Records supplied —
• • • • • • •
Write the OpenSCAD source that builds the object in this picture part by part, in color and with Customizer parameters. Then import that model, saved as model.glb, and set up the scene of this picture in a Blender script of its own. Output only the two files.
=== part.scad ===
• • • • • • •
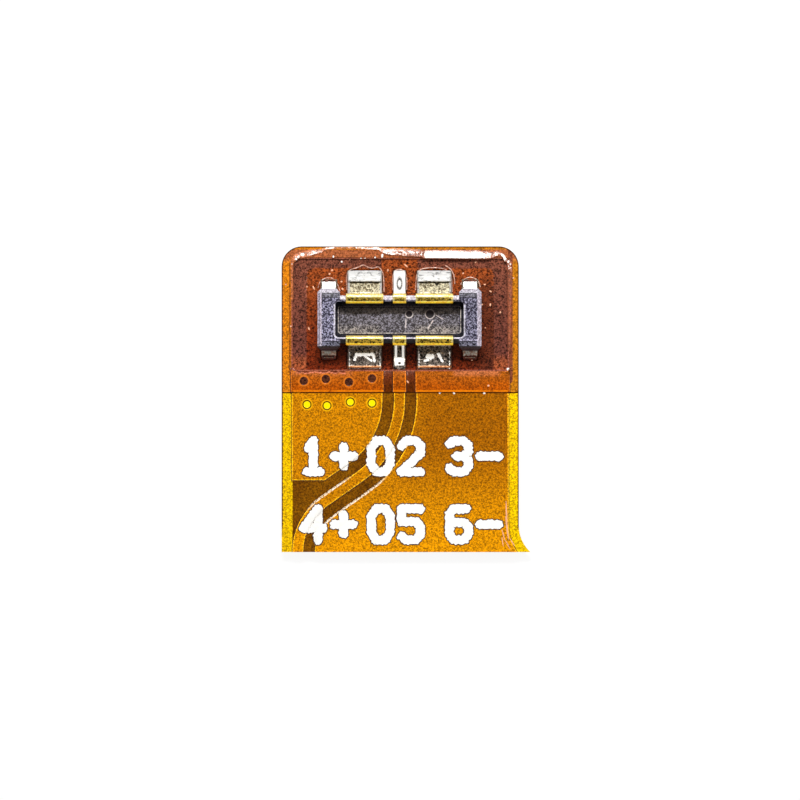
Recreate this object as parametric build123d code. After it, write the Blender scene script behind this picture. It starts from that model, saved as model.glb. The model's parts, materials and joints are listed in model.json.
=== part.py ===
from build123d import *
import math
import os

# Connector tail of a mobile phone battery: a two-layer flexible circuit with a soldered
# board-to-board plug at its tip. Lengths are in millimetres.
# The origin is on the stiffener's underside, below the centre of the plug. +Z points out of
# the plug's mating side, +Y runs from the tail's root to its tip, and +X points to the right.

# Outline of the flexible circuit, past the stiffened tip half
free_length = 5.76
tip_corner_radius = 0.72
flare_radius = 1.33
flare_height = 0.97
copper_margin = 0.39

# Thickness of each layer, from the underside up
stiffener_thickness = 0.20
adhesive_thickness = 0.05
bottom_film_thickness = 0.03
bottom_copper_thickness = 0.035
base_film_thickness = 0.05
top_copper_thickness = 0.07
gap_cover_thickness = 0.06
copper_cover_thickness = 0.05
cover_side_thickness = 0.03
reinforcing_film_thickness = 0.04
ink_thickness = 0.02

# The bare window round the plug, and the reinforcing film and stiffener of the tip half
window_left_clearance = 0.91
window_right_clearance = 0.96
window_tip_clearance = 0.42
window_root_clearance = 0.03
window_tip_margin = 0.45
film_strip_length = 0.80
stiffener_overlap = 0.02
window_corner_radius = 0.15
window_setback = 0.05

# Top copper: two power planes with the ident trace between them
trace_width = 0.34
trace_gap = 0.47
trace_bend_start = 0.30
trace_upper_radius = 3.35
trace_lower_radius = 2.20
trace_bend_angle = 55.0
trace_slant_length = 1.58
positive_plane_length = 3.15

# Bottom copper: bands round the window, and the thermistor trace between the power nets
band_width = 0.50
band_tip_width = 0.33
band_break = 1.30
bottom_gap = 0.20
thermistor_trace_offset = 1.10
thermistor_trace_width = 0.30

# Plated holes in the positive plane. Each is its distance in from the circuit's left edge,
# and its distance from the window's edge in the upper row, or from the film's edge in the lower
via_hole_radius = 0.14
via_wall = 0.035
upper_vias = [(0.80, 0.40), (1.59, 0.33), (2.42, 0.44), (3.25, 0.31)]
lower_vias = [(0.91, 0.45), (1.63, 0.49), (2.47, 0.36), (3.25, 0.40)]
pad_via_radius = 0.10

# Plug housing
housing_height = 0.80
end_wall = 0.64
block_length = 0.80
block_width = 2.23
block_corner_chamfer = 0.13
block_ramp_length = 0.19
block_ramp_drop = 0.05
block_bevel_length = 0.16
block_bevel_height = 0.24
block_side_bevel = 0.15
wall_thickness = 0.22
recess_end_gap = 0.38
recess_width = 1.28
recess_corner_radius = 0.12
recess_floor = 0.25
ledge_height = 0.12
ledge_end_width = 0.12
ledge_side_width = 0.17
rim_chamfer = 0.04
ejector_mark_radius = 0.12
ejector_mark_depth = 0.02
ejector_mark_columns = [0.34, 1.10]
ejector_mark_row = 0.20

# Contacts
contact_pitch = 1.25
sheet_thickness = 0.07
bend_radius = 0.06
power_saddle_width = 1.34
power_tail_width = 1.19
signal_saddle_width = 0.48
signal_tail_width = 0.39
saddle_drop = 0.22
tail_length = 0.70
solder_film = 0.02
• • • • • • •
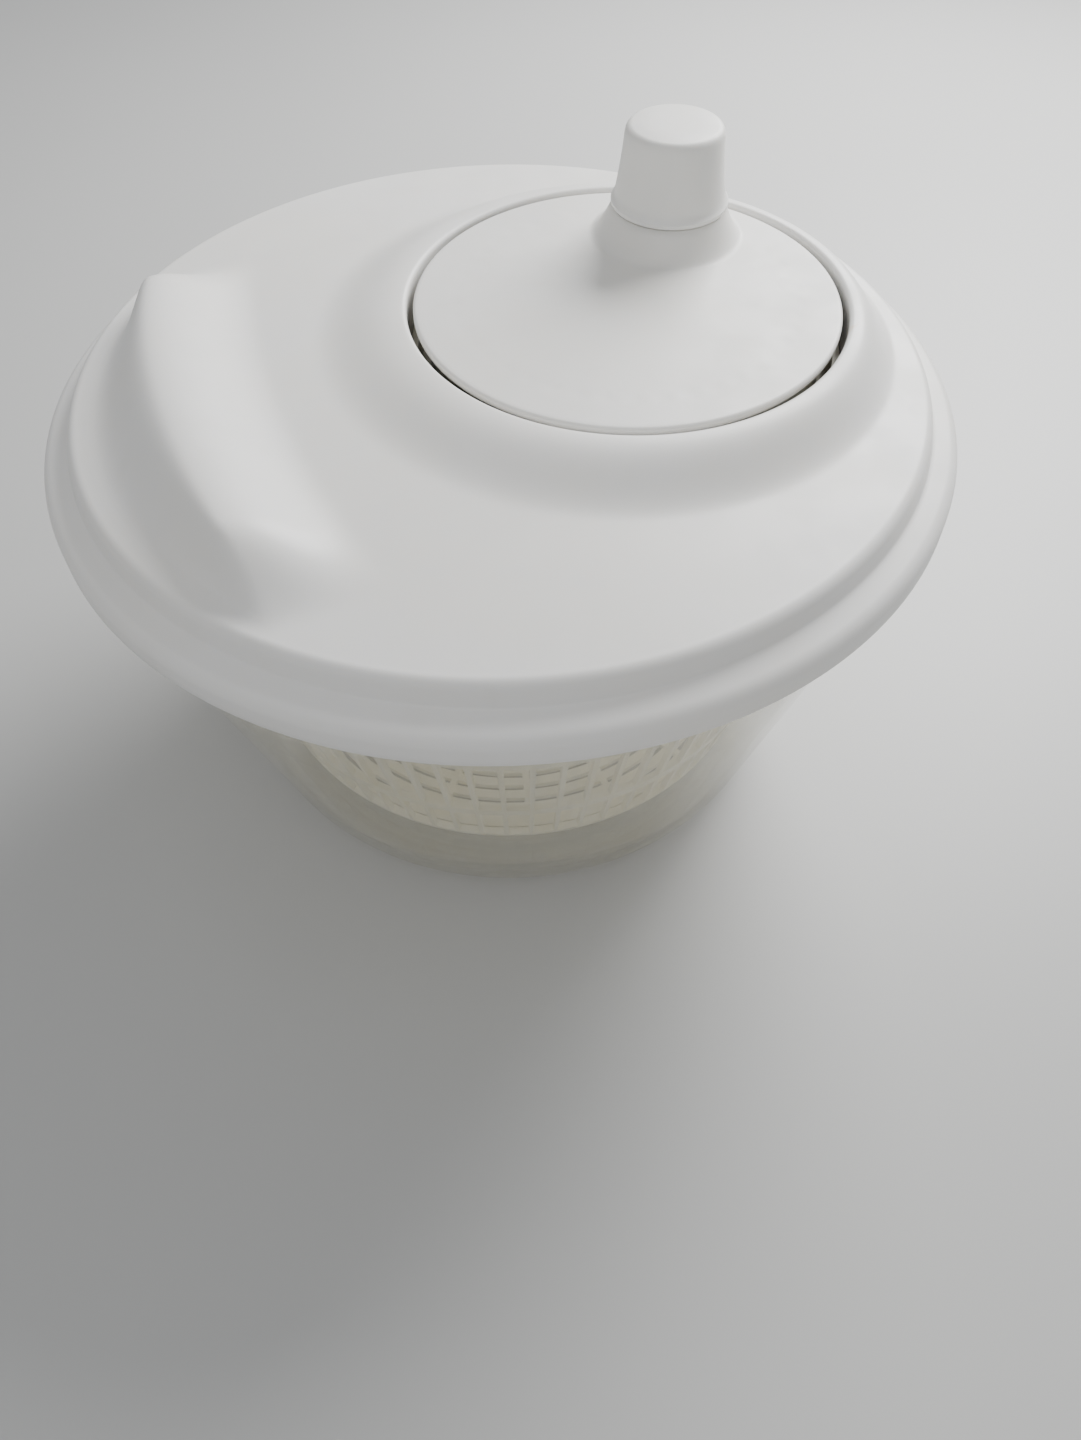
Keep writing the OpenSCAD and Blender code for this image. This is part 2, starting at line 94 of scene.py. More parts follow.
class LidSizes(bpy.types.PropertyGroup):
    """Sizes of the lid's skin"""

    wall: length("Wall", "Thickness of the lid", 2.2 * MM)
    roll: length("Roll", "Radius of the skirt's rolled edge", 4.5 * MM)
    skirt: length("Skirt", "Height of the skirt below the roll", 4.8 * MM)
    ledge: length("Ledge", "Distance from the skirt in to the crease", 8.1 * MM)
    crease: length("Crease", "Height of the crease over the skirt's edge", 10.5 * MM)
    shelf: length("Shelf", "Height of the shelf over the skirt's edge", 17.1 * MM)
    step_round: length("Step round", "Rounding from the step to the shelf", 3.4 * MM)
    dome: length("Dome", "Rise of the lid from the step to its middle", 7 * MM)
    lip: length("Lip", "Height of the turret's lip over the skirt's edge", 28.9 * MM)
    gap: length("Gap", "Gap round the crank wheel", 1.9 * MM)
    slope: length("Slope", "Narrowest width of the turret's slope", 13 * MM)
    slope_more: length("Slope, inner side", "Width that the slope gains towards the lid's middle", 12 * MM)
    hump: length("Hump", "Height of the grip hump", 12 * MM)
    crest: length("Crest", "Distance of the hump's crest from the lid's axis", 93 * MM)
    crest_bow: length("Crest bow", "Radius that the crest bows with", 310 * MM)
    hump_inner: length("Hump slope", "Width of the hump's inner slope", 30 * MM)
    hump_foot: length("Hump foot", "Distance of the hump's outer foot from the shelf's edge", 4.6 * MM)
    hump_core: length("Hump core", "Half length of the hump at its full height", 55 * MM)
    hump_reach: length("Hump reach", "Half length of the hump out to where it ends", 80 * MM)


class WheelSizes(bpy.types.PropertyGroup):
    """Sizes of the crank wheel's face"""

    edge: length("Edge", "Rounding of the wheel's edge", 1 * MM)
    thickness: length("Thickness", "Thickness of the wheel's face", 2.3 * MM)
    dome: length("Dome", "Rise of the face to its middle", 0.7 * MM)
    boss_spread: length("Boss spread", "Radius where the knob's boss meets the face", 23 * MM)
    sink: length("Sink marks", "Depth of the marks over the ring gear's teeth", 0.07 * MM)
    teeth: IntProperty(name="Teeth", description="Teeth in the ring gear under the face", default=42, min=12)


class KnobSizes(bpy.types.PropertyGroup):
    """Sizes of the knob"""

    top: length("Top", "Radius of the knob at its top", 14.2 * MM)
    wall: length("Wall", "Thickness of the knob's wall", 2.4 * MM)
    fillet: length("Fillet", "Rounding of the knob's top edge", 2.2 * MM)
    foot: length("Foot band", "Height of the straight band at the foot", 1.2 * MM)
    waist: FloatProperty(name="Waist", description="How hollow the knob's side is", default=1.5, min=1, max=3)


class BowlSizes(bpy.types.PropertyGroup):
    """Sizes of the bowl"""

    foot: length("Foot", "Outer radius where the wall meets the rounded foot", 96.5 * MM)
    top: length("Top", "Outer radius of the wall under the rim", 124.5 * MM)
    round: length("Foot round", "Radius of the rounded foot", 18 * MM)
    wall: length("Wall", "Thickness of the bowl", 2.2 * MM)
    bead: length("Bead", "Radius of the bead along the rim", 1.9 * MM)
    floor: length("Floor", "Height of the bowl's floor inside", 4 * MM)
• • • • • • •
Prompt — List every line above that holds the word "model".

Complete response —
Write the OpenSCAD source that builds the object in this picture part by part, in color and with Customizer parameters. Then import that model, saved as model.glb, and set up the scene of this picture in a Blender script of its own. Output only the two files.
Recreate this object as parametric build123d code. After it, write the Blender scene script behind this picture. It starts from that model, saved as model.glb. The model's parts, materials and joints are listed in model.json.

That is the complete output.